───── Source material

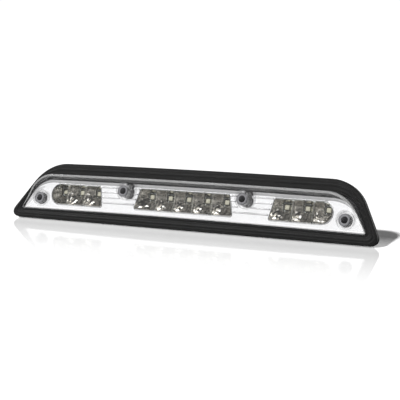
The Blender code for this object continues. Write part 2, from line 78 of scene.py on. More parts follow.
# Section of the rubber surround: (share of the way from lens to outer edge, distance behind the
# front plane). It runs over the front lips and grooves, round the outer edge and back inside.
SURROUND_SECTION = (
    (0.00, 0.9), (0.02, 0.5), (0.06, 0.3), (0.10, 0.5), (0.14, 0.8), (0.18, 0.5),
    (0.24, 0.2), (0.34, 0.1), (0.42, 0.0), (0.47, -0.3), (0.50, -0.55), (0.54, -0.6),
    (0.58, -0.4), (0.61, -0.2), (0.64, 0.2), (0.68, 0.3), (0.74, 0.1), (0.80, 0.05),
    (0.85, 0.25), (0.87, 0.6), (0.90, 0.7), (0.93, 0.45), (0.96, 0.65), (0.985, 1.0),
    (0.998, 1.6), (1.0, 2.6), (0.975, 3.0), (0.975, 3.5), (1.0, 3.9), (1.0, 5.6),
    (0.99, 6.2), (0.96, 6.7), (0.92, 7.0), (0.0, 7.0), (0.0, 4.8), (0.6, 4.8), (0.6, 2.4),
    (0.0, 2.4),
)

# Lens.
LENS_FRONT = -5.2
LENS_TILT = 0.25
LENS_CROWN = 3.0e-5
LENS_WALL = 2.0
LENS_EDGE = 2.4
LENS_BACK = 1.1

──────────

▸ **Problem statement**:
Your task is to quote the listing above word for word.

▸ **In response**:
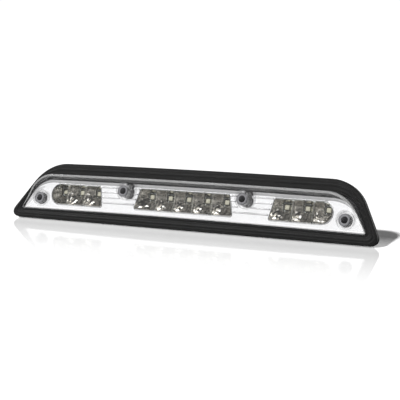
The Blender code for this object continues. Write part 2, from line 78 of scene.py on. More parts follow.
# Section of the rubber surround: (share of the way from lens to outer edge, distance behind the
# front plane). It runs over the front lips and grooves, round the outer edge and back inside.
SURROUND_SECTION = (
    (0.00, 0.9), (0.02, 0.5), (0.06, 0.3), (0.10, 0.5), (0.14, 0.8), (0.18, 0.5),
    (0.24, 0.2), (0.34, 0.1), (0.42, 0.0), (0.47, -0.3), (0.50, -0.55), (0.54, -0.6),
    (0.58, -0.4), (0.61, -0.2), (0.64, 0.2), (0.68, 0.3), (0.74, 0.1), (0.80, 0.05),
    (0.85, 0.25), (0.87, 0.6), (0.90, 0.7), (0.93, 0.45), (0.96, 0.65), (0.985, 1.0),
    (0.998, 1.6), (1.0, 2.6), (0.975, 3.0), (0.975, 3.5), (1.0, 3.9), (1.0, 5.6),
    (0.99, 6.2), (0.96, 6.7), (0.92, 7.0), (0.0, 7.0), (0.0, 4.8), (0.6, 4.8), (0.6, 2.4),
    (0.0, 2.4),
)

# Lens.
LENS_FRONT = -5.2
LENS_TILT = 0.25
LENS_CROWN = 3.0e-5
LENS_WALL = 2.0
LENS_EDGE = 2.4
LENS_BACK = 1.1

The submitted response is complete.